The border patrol agent handed me a bottle of water through his truck window and said, “You’re the third tourist I’ve seen today. That’s a busy morning.”
My partner Jess took the water and drank half before thanking him. We were standing at the Ajo Mountain Drive trailhead in Organ Pipe Cactus National Monument, an hour north of the Mexican border. The agent pointed at our rental sedan. “Stay on paved roads. Bring more water than you think.” Then he drove off into the heat shimmer.
This park gets about 200,000 visitors a year. Sedona gets four million. Same state. Different planets.
The entrance fee is $25 per vehicle for seven days. No line at the gate because there is no gate. Just a pullout with an envelope and a lockbox. We put cash in. No one checked.
Getting here meant flying into Phoenix – $78 each on a budget airline from LA. Rental cars cost $32 a day. The drive south took two hours on Highway 85, past nothing but saguaro cactus and a single gas station where the clerk asked, “You going to the park? Fill up twice.”
We booked a motel in the town of Ajo (pronounced Ah-ho). Population: 3,200. The Copperstone Motel cost $65 a night for a room with two beds, a mini-fridge, and a lizard on the ceiling. Jess named it Carl. Carl paid no rent.

The main attraction is the Ajo Mountain Drive – a 21-mile loop on unpaved road. The rental car agreement said “no off-road driving.” We called this “gravel with ambition.” The car survived. Our nerves almost didn’t.
We stopped at the Arch Canyon Trail, a two-mile round trip through boulders and dry washes. The temperature hit 95 degrees at 10 AM. A sign at the trailhead said “one gallon of water per person per day.” We had two liters each. That’s half. We drank slowly.
The arch at the end is small but the silence around it is huge. No birds. No wind. Just the sound of our own breathing and a lizard doing pushups on a rock. Jess sat in the shade and said, “I haven’t heard a human voice in an hour.” That was the point.
The real secret is the Victoria Mine Trail, six miles south of the visitor center. Most tourists skip it because the road gets worse. We parked at the pullout and walked two miles to an abandoned gold mine with a collapsed wooden headframe. On the way, we passed a rusted pickup truck from the 1950s with a cactus growing through the windshield.
At the mine, a metal grate blocks the entrance. Bats live inside. We heard them before we saw them. A group of maybe fifty flew out at dusk. Jess ducked. I took a photo. The bats didn’t care.
For food, the town of Ajo has a grocery store with normal prices. Bread, cheese, apples, peanut butter, and a bag of tortilla chips cost us $18 for two days. The gas station sells $6 sandwiches. We bought one on the second day and regretted it. The bread was older than Carl the lizard.
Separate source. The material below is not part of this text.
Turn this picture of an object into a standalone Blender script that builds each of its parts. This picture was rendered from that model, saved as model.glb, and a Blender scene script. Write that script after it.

The best meal we had was at a taco truck parked outside the Ajo Hardware Store. Three tacos al pastor cost $6. Jess ate two. I ate four. The woman running the truck saw my sunburnt neck and gave me a cup of horchata for free. “You look like you need it,” she said. She was right.
The Kris Eggle Visitor Center has a small exhibit about the park’s history and the border patrol agent who died here in 2002. The ranger behind the desk pointed at a map and said, “The campground is $16 a night. No hookups. No firewood. The coyotes will sing to you.” We camped for one night. The coyotes started at 3 AM. Jess woke up and whispered, “Are they close?” I said, “Close enough.” We didn’t sleep again.
The darkest sky we’ve ever seen was at the campground. No light pollution for a hundred miles. The Milky Way looked like a crack in the universe. A volunteer astronomer set up a telescope near campsite 12 and let us see the Andromeda galaxy. Free. He also pointed out a satellite moving slowly across the sky. Jess waved at it. I didn’t stop her.
Season warning: Summer temperatures hit 110 degrees. We went in late March. Days were 85, nights were 50. Perfect. But the wind picked up every afternoon at 3 PM like clockwork – enough to blow sand into every zipper and pocket. Bring goggles if you wear contacts. Jess lost one in the parking lot. We never found it.
The park has a checkpoint on the highway heading north. A border patrol agent asked if we were US citizens. We said yes. He looked at our dusty rental car and said, “Have a good one.” No drama. Just process.
Two days, two people, one camping spot, six tacos, and a lizard named Carl. Total cost including flights from LA, rental car, gas, motel for one night, camping for one night, food, and park entrance: $210 per person.
Jess looked at the receipt from the taco truck and said, “That’s less than one dinner in Sedona.” I thought about the bats, the coyotes, and the agent who gave us water. Some places don’t want your money. They just want you to bring enough and leave nothing behind. Carl the lizard probably still lives in the Copperstone Motel, watching the next tourists who couldn’t find the crowds.